◆ **GOAL**
Look through the data below and extract, unchanged, the lines from the one that contains "Write part 3" to the one that contains "zip_sheen = (0.060, 0.060, 0.062, 1.0)", both included.

++++ EXERCISE INPUTS ++++

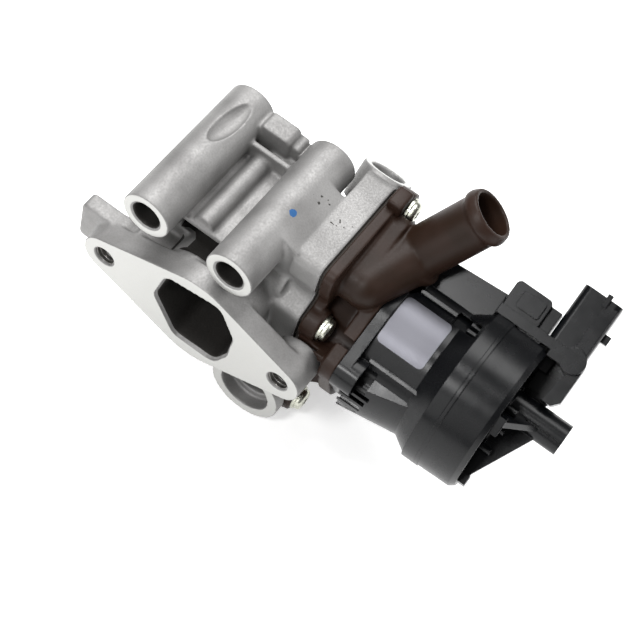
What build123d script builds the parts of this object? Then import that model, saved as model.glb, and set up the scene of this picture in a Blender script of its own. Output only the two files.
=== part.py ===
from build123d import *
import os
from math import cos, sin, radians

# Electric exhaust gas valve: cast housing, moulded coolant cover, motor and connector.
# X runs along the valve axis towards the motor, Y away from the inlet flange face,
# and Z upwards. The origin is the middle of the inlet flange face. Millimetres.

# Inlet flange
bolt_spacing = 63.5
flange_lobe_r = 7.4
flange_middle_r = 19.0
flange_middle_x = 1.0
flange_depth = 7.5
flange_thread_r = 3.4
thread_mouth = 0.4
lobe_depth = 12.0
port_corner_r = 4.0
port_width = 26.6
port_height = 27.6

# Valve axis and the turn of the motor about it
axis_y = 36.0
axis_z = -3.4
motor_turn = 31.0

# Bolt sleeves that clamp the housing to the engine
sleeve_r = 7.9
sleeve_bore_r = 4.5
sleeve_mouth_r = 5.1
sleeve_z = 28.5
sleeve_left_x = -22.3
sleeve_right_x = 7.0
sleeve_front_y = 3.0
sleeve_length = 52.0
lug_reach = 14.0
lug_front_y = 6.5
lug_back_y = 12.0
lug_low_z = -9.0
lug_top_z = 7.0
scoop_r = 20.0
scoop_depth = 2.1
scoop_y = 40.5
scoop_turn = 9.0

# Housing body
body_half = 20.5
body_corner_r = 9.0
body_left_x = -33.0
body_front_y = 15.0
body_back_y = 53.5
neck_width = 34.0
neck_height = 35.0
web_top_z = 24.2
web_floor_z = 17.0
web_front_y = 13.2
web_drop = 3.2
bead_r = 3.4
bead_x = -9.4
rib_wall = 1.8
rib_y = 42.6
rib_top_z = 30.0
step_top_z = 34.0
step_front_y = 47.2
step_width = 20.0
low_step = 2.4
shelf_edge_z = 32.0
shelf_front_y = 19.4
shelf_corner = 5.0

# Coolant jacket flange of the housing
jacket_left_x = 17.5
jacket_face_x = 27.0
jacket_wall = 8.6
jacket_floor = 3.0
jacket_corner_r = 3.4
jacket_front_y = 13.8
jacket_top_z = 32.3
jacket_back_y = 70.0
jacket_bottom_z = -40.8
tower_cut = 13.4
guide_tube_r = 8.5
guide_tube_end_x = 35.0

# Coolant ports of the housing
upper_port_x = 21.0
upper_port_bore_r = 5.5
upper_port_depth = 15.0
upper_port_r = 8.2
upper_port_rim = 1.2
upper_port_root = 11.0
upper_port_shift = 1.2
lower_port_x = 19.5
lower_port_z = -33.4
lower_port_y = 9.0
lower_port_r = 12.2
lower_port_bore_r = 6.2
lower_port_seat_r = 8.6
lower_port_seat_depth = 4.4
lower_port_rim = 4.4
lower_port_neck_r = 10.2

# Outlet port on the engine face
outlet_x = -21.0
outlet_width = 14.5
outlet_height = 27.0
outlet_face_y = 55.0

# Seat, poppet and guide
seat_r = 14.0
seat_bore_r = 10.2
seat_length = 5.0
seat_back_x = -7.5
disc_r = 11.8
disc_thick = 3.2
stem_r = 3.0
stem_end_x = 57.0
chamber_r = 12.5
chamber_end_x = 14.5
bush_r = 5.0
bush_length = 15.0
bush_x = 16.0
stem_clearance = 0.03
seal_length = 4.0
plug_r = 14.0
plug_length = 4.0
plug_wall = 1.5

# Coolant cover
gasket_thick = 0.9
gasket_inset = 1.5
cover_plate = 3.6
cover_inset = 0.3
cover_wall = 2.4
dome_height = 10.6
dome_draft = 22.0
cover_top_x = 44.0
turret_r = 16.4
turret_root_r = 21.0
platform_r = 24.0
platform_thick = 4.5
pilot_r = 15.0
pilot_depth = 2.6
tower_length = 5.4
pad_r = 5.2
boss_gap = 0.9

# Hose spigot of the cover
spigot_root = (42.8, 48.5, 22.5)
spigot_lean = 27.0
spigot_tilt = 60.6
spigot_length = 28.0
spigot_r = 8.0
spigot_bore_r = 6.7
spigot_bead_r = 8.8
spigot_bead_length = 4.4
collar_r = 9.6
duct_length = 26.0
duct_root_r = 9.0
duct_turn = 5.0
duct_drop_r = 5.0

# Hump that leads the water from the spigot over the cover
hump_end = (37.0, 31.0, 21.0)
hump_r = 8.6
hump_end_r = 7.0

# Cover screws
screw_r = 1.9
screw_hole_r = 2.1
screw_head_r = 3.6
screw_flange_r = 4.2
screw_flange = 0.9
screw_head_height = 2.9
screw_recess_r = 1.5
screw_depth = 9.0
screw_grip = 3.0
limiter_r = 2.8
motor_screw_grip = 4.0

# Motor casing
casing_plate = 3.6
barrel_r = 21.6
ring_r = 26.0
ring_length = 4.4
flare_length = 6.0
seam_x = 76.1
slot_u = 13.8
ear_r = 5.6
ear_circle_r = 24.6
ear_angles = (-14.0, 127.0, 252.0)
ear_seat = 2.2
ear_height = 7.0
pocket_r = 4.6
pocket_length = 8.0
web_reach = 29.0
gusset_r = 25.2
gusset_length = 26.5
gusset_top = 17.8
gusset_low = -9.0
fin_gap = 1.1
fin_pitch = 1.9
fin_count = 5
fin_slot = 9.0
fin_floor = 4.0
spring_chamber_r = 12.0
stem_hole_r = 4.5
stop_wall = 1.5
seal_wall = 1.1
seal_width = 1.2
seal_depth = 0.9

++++
++++ EXERCISE INPUTS ++++

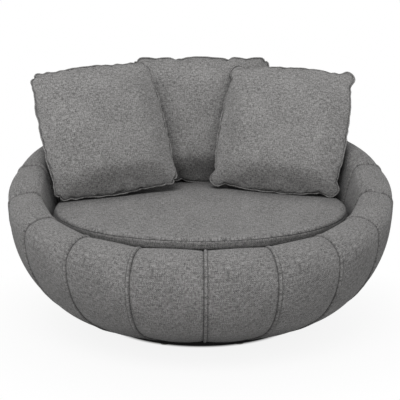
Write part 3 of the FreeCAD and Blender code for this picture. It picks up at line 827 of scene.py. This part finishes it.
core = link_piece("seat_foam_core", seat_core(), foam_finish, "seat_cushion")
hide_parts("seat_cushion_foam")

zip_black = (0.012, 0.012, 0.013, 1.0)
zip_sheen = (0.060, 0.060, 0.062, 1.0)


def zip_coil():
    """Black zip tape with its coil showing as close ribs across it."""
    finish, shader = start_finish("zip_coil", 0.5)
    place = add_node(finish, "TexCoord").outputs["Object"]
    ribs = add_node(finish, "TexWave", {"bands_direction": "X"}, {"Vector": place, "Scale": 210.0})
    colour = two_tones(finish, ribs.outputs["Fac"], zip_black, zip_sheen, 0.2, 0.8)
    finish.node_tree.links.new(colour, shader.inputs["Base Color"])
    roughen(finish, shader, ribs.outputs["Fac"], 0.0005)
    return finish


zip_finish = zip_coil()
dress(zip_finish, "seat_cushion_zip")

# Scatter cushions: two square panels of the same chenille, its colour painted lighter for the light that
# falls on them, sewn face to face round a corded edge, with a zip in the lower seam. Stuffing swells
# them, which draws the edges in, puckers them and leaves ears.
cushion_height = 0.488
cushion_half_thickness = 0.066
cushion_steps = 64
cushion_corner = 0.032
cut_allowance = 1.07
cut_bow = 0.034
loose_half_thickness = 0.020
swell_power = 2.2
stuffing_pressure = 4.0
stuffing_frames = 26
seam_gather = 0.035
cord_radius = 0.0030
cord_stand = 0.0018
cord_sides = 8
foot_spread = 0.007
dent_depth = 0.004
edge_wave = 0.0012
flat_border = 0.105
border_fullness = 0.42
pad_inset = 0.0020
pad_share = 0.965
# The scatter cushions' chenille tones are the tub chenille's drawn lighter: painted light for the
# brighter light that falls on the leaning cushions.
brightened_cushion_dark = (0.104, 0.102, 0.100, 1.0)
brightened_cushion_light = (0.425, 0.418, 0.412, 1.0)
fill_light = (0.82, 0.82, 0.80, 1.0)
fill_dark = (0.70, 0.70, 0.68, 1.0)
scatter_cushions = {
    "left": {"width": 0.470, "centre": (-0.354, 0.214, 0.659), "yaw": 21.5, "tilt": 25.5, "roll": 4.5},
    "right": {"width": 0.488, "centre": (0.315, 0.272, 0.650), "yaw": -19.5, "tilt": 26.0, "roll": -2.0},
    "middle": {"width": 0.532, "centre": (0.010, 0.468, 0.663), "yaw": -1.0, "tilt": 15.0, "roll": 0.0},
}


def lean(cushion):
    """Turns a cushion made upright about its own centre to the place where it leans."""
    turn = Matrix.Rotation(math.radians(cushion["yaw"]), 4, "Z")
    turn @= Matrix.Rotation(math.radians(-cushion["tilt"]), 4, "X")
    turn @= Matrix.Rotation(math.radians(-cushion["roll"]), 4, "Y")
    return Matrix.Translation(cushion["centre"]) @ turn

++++

◆ **WORKED ANSWER**
Write part 3 of the FreeCAD and Blender code for this picture. It picks up at line 827 of scene.py. This part finishes it.
core = link_piece("seat_foam_core", seat_core(), foam_finish, "seat_cushion")
hide_parts("seat_cushion_foam")

zip_black = (0.012, 0.012, 0.013, 1.0)
zip_sheen = (0.060, 0.060, 0.062, 1.0)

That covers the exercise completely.